Öffentlicher Vortrag
Foto: privat

How did new literatures begin in the Middle Ages and what does it mean to ask about such beginnings? These questions are pursued in Literary Beginnings in the European Middle Ages, a collective literary history edited by Mark Chinca and Christopher Young and published by Cambridge University Press in June 2022. The contributors span the regions of medieval Europe, from Iceland, Scandinavia, and Iberia through Irish, Welsh, French, Dutch, Occitan, German, Italian, Czech, and Croatian to Medieval Greek and the East Slavonic of early Rus. Focusing on vernacular scripted cultures and their complicated relationships with the established literary cultures of Latin, Greek, and Church Slavonic, the volume’s contributors describe the processes of emergence, consolidation, and institutionalization that make it possible to speak of a literary tradition in any given language. Moreover, by concentrating on beginnings, the volume avoids the pitfalls of viewing earlier phenomena teleologicaly, through the lens of later, national developments. The hoped-for result of this approach is a heightened sense of the historical contingency of the categories of language, literature, and territory in the space we call “Europe.” 
The session will take the form of a brief presentation followed by discussion of a reading of the introduction to the volume and the chapter on German.

Mark Chinca studied German, French, and Scandinavian languages at the universities of Cambridge and Kiel and received his PhD in medieval German literature from Cambridge, where he is currently Professor of Medieval and Early Modern German Literature.
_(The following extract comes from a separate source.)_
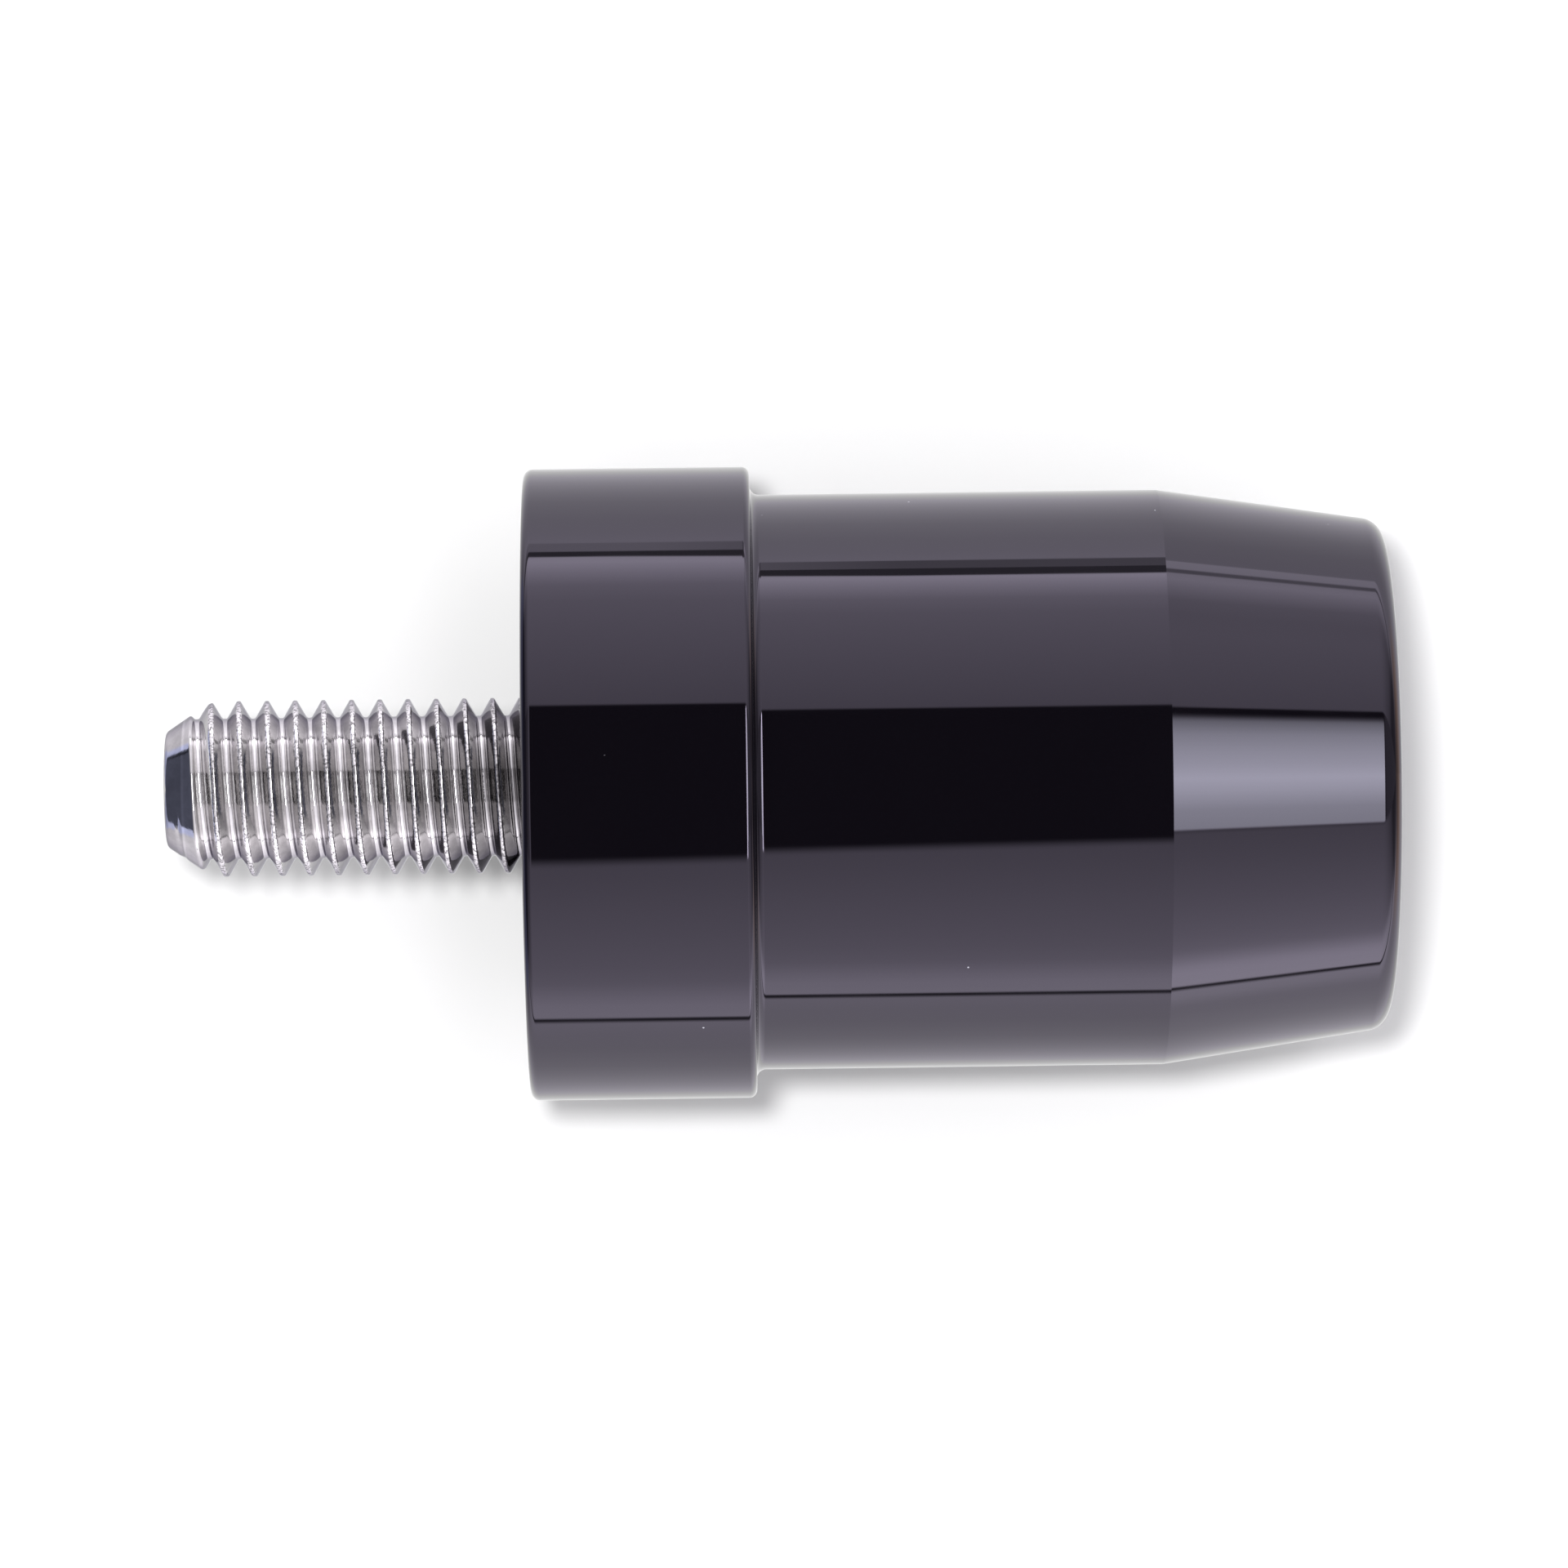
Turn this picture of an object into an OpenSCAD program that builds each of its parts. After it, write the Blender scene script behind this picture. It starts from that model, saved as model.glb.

Between 2012 and 2017 he led the Kaiserchronik project, an international co-operation between the universities of Cambridge and Marburg and Heidelberg University Library which produced a digital edition of the chronicle; his most recent book, Meditating Death in Medieval and Early Modern Devotional Writing: From Bonaventure to Luther (Oxford University Press, 2020), examines the role and function of texts in shaping mental attention to the afterlife, from the middle of the thirteenth century through the Protestant Reformation to the formation of Lutheran confessional culture by the end of the sixteenth century.